Johannes’ may well have all the deluded ideologies (that is putting it very mildly) of the Nazis, but thanks to the script and acting, we realise straight away that this is solely the fault of the world around our protagonist, and that he only ever has the best (if initially very deluded) intentions. His arc is certainly predictable, but it is not only a very good arc (obviously), but also one that we cannot help but want to happen as we do care about him and do not want his obvious innocence to be yet another casualty of war.
How this character arc develops is of course the main narrative focus of the film, and on the whole Watiti handles this very well with not only the right balance of humour and drama, but also a rightful respect for the obvious seriousness of the subject matter. There is obvious humorous observation at just how ridiculous Nazi ideology was (especially from a 21st century point of view) and also the situation at the time the film is set (right near the end when Hitler was facing obvious defeat), but this is still handled with the right amount of restrained respect. Most importantly, the film tries to focus on the war from the sole point of view of its protagonist, and though this provides a rather whimsical tone in a 12a film that admittedly tends to keep things as safe as possible, but on the whole this does work in my view.
The protagonist’s character arc is shaped very well by characters that he meets during the narrative, and due to the strong script and great performances, the inevitable clichés and contrivances are fine. Unsurprisingly the standout is Sam Rockwell, who is effortlessly good as usual, in a very likeable role of a disillusioned Nazi soldier who has a blatant relationship with his assistant (played by Alfie Allen), and as it gets more obvious that Germany will lose the war, he becomes less conscious of trying to hide their relationship. Great support is also provided by Thomasin McKenzie as the young Jewish girl that Johannes befriends, Scarlet Johansson as his mother and Archie Yates as his young friend Yorki. Stephen Merchant is also a delight as a Gestapo agent (he just about manages a sort of German accent), but Rebel Wilson is predictably annoying playing a German version of herself. Watiti gives a very over the top performance as Jojo’s imaginary friend version of Adolf Hitler, and though his particular portrayal does verge on being annoying and a little too over the top, he is actually used quite sparingly enough to not get too annoying and detract from the film’s seriousness. At the end of the day, this particular cinematic incarnation of Adolf Hitler is the protagonist’s imaginary friend, and not supposed to be any kind of realistic depiction.

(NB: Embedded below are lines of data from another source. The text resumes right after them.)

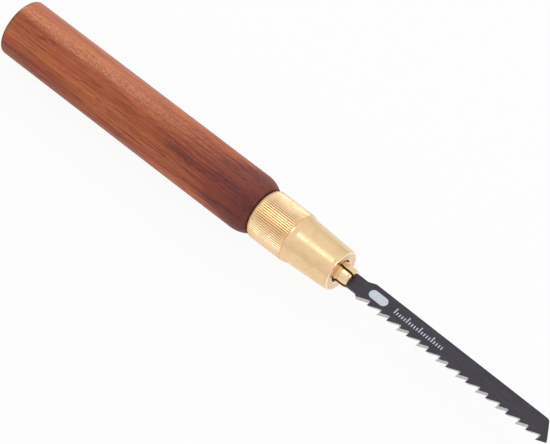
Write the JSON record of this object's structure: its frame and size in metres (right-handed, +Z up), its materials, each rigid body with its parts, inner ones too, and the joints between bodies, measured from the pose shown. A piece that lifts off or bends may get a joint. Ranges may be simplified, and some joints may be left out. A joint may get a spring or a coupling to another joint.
{
  "type": "collet-handled hand saw",
  "caption": "Small hand saw: a turned wooden handle with a knurled brass collet chuck that grips a short toothed blade by its T-shaped shank.",
  "frame": {"origin": "on the tool's axis, halfway along the wooden handle", "axes": "+X along the tool's axis towards the blade's tip, teeth towards -Y, +Z up out of the blade's flat side"},
  "size_m": [0.223, 0.02, 0.02],
  "materials": {
    "wood": "reddish-brown turned hardwood, satin varnish",
    "brass_outer": "bright turned and knurled brass",
    "brass_inner": "turned brass",
    "blade_steel": "satin black oxide, bare steel at the ground teeth"
  },
  "bodies": {
    "handle": {"handle": "wood", "chuck_body": "brass_inner"},
    "collet": {"collet_ring": "brass_inner"},
    "nut": {"chuck_nut": "brass_outer"},
    "jaw_top_back": {"jaw_top_back": "brass_inner"},
    "jaw_top_front": {"jaw_top_front": "brass_inner"},
    "jaw_bottom_front": {"jaw_bottom_front": "brass_inner"},
    "jaw_bottom_back": {"jaw_bottom_back": "brass_inner"},
    "blade": {"blade": "blade_steel"}
  },
  "joints": [
    {"name": "collet_slide", "type": "slide", "parent": "handle", "child": "collet", "axis": [1, 0, 0], "range_m": [0, 0.0015]},
    {"name": "nut_turn", "type": "hinge", "parent": "collet", "child": "nut", "pos_m": [0.06905, 0, 0], "axis": [1, 0, 0], "range_deg": [0, 540]},
    {"name": "blade_slide", "type": "slide", "parent": "collet", "child": "blade", "axis": [1, 0, 0], "range_m": [0, 0.025]},
    {"name": "top_back_jaw_flex", "type": "hinge", "parent": "collet", "child": "jaw_top_back", "pos_m": [0.0665, 0.00276, 0.00276], "axis": [0, -0.7071, 0.7071], "range_deg": [0, 0.8]},
    {"name": "top_front_jaw_flex", "type": "hinge", "parent": "collet", "child": "jaw_top_front", "pos_m": [0.0665, -0.00276, 0.00276], "axis": [0, -0.7071, -0.7071], "range_deg": [0, 0.8]},
    {"name": "bottom_front_jaw_flex", "type": "hinge", "parent": "collet", "child": "jaw_bottom_front", "pos_m": [0.0665, -0.00276, -0.00276], "axis": [0, 0.7071, -0.7071], "range_deg": [0, 0.8]},
    {"name": "bottom_back_jaw_flex", "type": "hinge", "parent": "collet", "child": "jaw_bottom_back", "pos_m": [0.0665, 0.00276, -0.00276], "axis": [0, 0.7071, 0.7071], "range_deg": [0, 0.8]}
  ],
  "couplings": [
    {"joint": "nut_turn", "follows": "collet_slide", "rad_per_m": 6283.1},
    {"joint": "top_back_jaw_flex", "follows": "collet_slide", "rad_per_m": 9.3},
    {"joint": "top_front_jaw_flex", "follows": "collet_slide", "rad_per_m": 9.3},
    {"joint": "bottom_front_jaw_flex", "follows": "collet_slide", "rad_per_m": 9.3},
    {"joint": "bottom_back_jaw_flex", "follows": "collet_slide", "rad_per_m": 9.3}
  ]
}
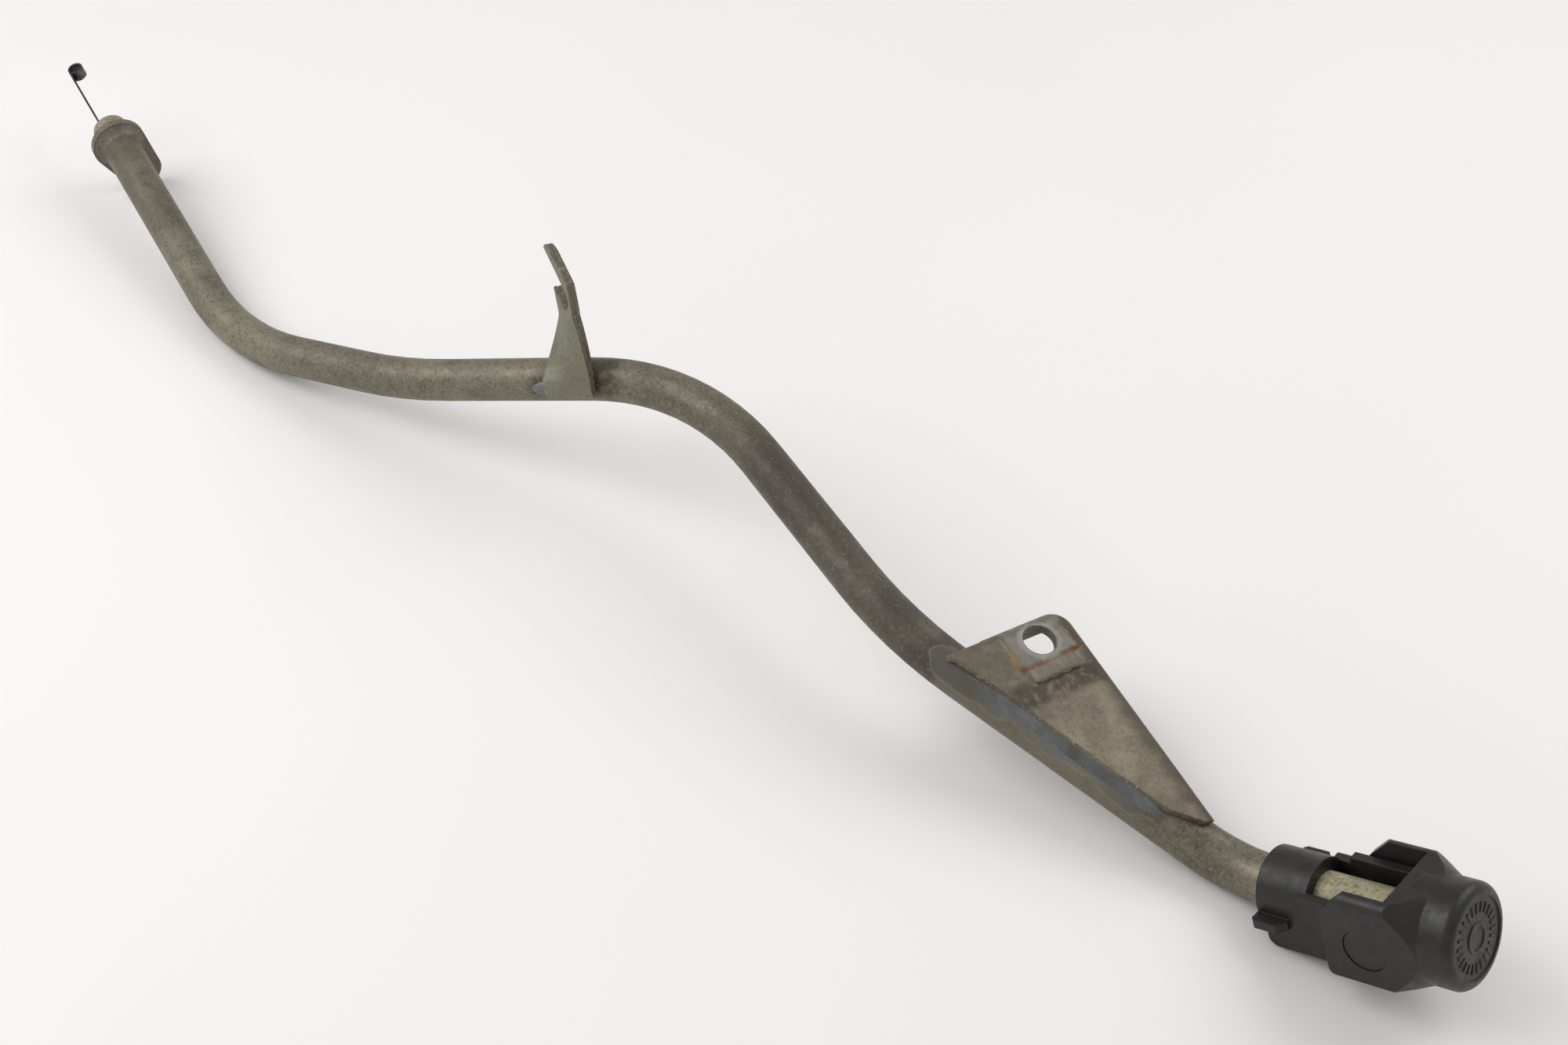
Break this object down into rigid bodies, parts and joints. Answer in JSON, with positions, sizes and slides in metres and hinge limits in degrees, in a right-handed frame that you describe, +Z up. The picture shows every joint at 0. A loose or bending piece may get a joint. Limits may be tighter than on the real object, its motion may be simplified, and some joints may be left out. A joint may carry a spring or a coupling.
{
  "type": "engine oil dipstick with guide tube",
  "caption": "Bent steel guide tube with a sprung dipstick blade inside, a foot flange, two brazed brackets and a hinged plastic filler cap.",
  "frame": {"origin": "middle of the bounding box, on the ground", "axes": "+X from the spigot end to the cap end, +Z up from the surface it lies on"},
  "size_m": [0.6832, 0.0692, 0.0832],
  "materials": {
    "tube_zinc": "aged yellow zinc plate, stained",
    "flange_steel": "aged zinc plate with grime",
    "bracket_zinc": "aged yellow zinc plate, stained",
    "braze": "brazing metal with blue-grey heat tint",
    "black_plastic": "satin moulded black",
    "seal_rubber": "matt",
    "ring_rubber": "matt",
    "head_plastic": "satin",
    "blade_steel": "dark tempered spring steel"
  },
  "bodies": {
    "tube": {"guide_tube": "tube_zinc", "lower_flange": "flange_steel", "flange_braze": "braze", "mid_bracket": "bracket_zinc", "mid_braze": "braze", "upper_bracket": "bracket_zinc", "upper_braze": "braze", "cap_collar": "black_plastic", "dipstick_blade": "blade_steel", "dipstick_head": "head_plastic", "head_ring": "ring_rubber"},
    "cap": {"flip_cap": "black_plastic", "cap_seal": "seal_rubber"}
  },
  "joints": [
    {"name": "cap_hinge", "type": "hinge", "parent": "tube", "child": "cap", "pos_m": [0.31346, 0.00806, 0.02317], "axis": [-0.0032, 0.9997, -0.0233], "range_deg": [0, 85]}
  ]
}
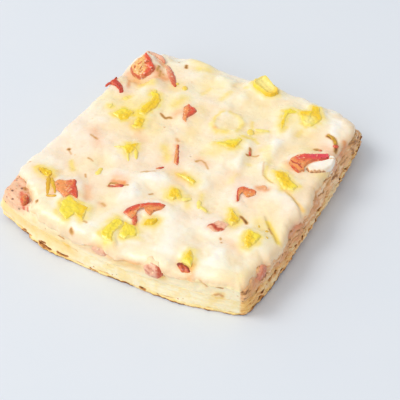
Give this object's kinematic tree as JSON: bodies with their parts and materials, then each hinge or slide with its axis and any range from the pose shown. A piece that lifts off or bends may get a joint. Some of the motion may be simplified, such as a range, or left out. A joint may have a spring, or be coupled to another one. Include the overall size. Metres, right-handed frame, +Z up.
{
  "type": "pizza slice",
  "caption": "Square hand-cut slice of sheet pizza with a baked dough base, a sauce band and melted white cheese, topped with diced peppers, tomato and ham",
  "frame": {"origin": "middle of the slice's box in plan, on the surface the slice lies on", "axes": "+Z up out of the cheese; the knife's front cut faces -Y and its right-hand cut faces +X"},
  "size_m": [0.1161, 0.1232, 0.0223],
  "materials": {
    "crust": "baked dough, matt, browned in thin crisp lines at the cuts and underneath",
    "sauce": "moist sauce, soft sheen",
    "cheese": "melted white cheese, soft waxy sheen",
    "tomato": "wet cooked tomato",
    "red_pepper": "cooked pepper, glossy skin",
    "yellow_pepper": "cooked pepper, glossy skin",
    "ham": "cooked ham, fibrous, slightly moist",
    "white_curd": "firm white cheese, satin"
  },
  "bodies": {
    "root": {"crust": "crust", "sauce": "sauce", "cheese": "cheese", "tomato_corner": "tomato", "tomato_skin": "tomato", "red_pepper_left_edge": "red_pepper", "red_pepper_back": "red_pepper", "red_pepper_sliver": "red_pepper", "red_pepper_middle": "red_pepper", "red_pepper_crescent": "red_pepper", "red_pepper_front": "red_pepper", "red_pepper_long": "red_pepper", "red_pepper_front_cut": "red_pepper", "ham_right": "ham", "ham_left_cut": "ham", "ham_middle_cut": "ham", "ham_right_cut": "ham", "ham_front_edge": "ham", "white_curd_right": "white_curd", "yellow_pepper_back_edge": "yellow_pepper", "yellow_pepper_back_right": "yellow_pepper", "yellow_pepper_curl": "yellow_pepper", "yellow_pepper_wedge": "yellow_pepper", "yellow_pepper_beside_curd": "yellow_pepper", "yellow_pepper_tall": "yellow_pepper", "yellow_pepper_square": "yellow_pepper", "yellow_pepper_beside_square": "yellow_pepper", "yellow_pepper_triangle": "yellow_pepper", "yellow_pepper_cube": "yellow_pepper", "yellow_pepper_flake": "yellow_pepper", "yellow_pepper_beside_ham": "yellow_pepper", "yellow_pepper_far_right": "yellow_pepper", "yellow_pepper_small": "yellow_pepper", "yellow_pepper_front_left": "yellow_pepper", "yellow_pepper_front_mid": "yellow_pepper", "yellow_pepper_front_lobe": "yellow_pepper", "yellow_pepper_spoon": "yellow_pepper", "yellow_pepper_front_right": "yellow_pepper"}
  },
  "joints": []
}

As the plot progresses Watiti manages to balance the humour with the dramatic, as though we often find moments of subtle humour, Watiti makes sure to never forget the film’s setting, and so moments of humour are then suddenly followed by very sobering moments of serious drama, and it is thanks to Watiti’s script that the film blends the humorous and the serious together well. I am a great believer in the fact that humour can be found in any situation if dealt with appropriately, and from the evidence of Jojo Rabbit, so does Taika Watiti. Unfortunately the narrative does occasionally rely on a few lazy clichés and predictable contrivances in its final third, and not all of the attempts at humour do work, and I certainly understand why some people really don’t like it, but overall Jojo Rabbit is in my view a film that manages to be both funny and moving, and considering the subject matter, that has to be considered a success!
Taika Watiti’s has finally managed to get his passion project made, and thanks mainly to an incredible leading performance, Jojo Rabbit is a film that by in large finds a successful balance between appropriate comedy and genuine heart.